The impact of failing to account for caste
The lack of data on class reflects and reinforces existing inequalities. Take the example of land, a historical source of economic and social power. We do not know how caste intersects with rates of land ownership. Who acquired more lands? Who became landless in the last seven decades of Independence?
The validity of gender as a social category is widely accepted while caste continues to be an anathema for both development practitioners and duty-bearers.
We do not know how many people within each caste have access to government welfare benefits and social security. We cannot track progress across caste stratum toward the SDGs. The limited data we do have tells us the picture is worse for people from historically marginalised classes. For example, on average, women from Scheduled Castes have life spans that are 14.6 years shorter than the national average, but we do not know whether this is worse among thousands of diverse communities grouped as Scheduled and Other Backward castes. How many child labourers come from which castes? How many homeless belong to Dalits or Scheduled Castes and denotified tribes? How do infant mortality rates pan out across caste lines? We cannot answer these questions or develop policies to address disparities without collecting more and better data.
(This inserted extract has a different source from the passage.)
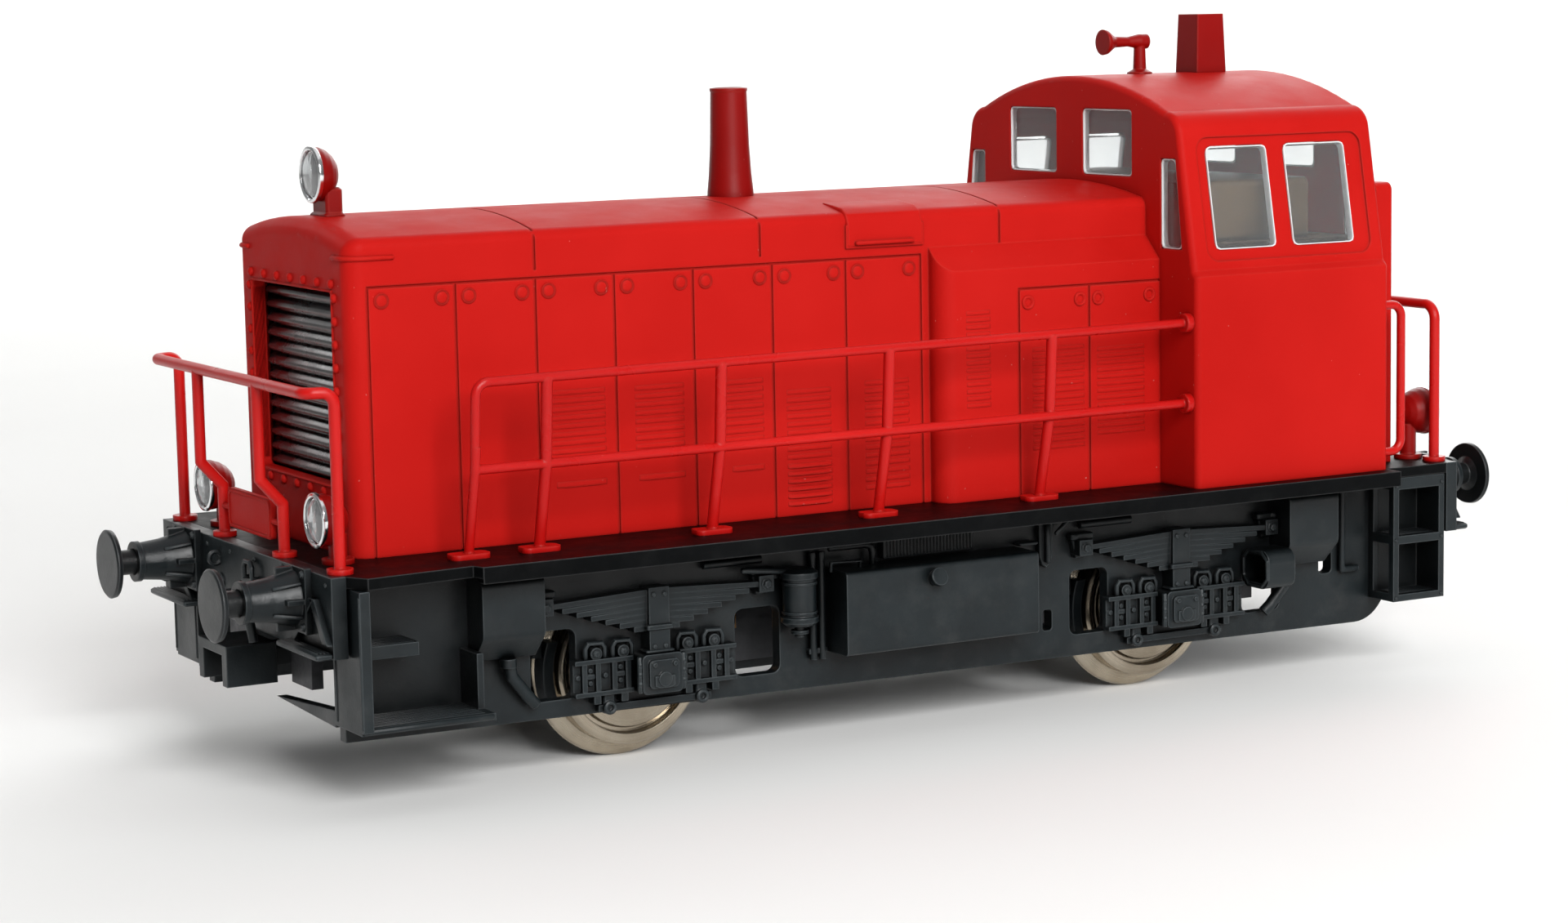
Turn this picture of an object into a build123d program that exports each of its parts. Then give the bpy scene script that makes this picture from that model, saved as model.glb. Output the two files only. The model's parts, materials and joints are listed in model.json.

Denying development by ignoring caste
It’s no coincidence that the Indian government resists collecting or publishing data enumerating individual castes. What we choose to count reflects our values. The lack of a caste-informed development framework is—qualitatively and politically—different from frameworks that ignore other identity factors, like gender, for example. The validity of gender as a social category is widely accepted while caste continues to be an anathema for both development practitioners and duty-bearers.
For example, The Indian Model of SDG Localisation, prepared by the Niti Aayog (India’s policy and planning authority) and the United Nations in India, largely ignores realities of caste. In doing so, it seeks to achieve the impossible, i.e. localising development goals while ignoring caste realities. Similarly, a recent report from the UN’s Special Rapporteur on extreme poverty and human rights aims to raise awareness about the millions of socially vulnerable people who do not or cannot access social protection. But it fails because it ignores an intersectional lens, attempting to describe individuals who are cut off from social benefits bereft of their social locations of caste, race, gender, religion, and sexual orientation.
Globally, the lack of development has been the predominant framework to design, plan, execute and assess social development interventions. The assumption has been that development will eventually reach the people who are most marginalised—however gradually. The evidence, however, has been quite contrary. Despite the leave no one behind agenda, we have not been able to distribute development equitably.
Systemic denial in generating granular data relevant to the majority of its people who fall into historically marginalised castes is not going to take India anywhere close to achieving the SDGs. Whether and to what extent data exists to measure caste depends on our frameworks and priorities. Often, we stumble upon data of peoples and communities who continue to be left behind systemically. To rectify, I submit we develop and use a denial of development framework. In the Indian case, it would help us foreground caste as a persistent structural reason for inequality and deprivation and drive better data design and collection on caste.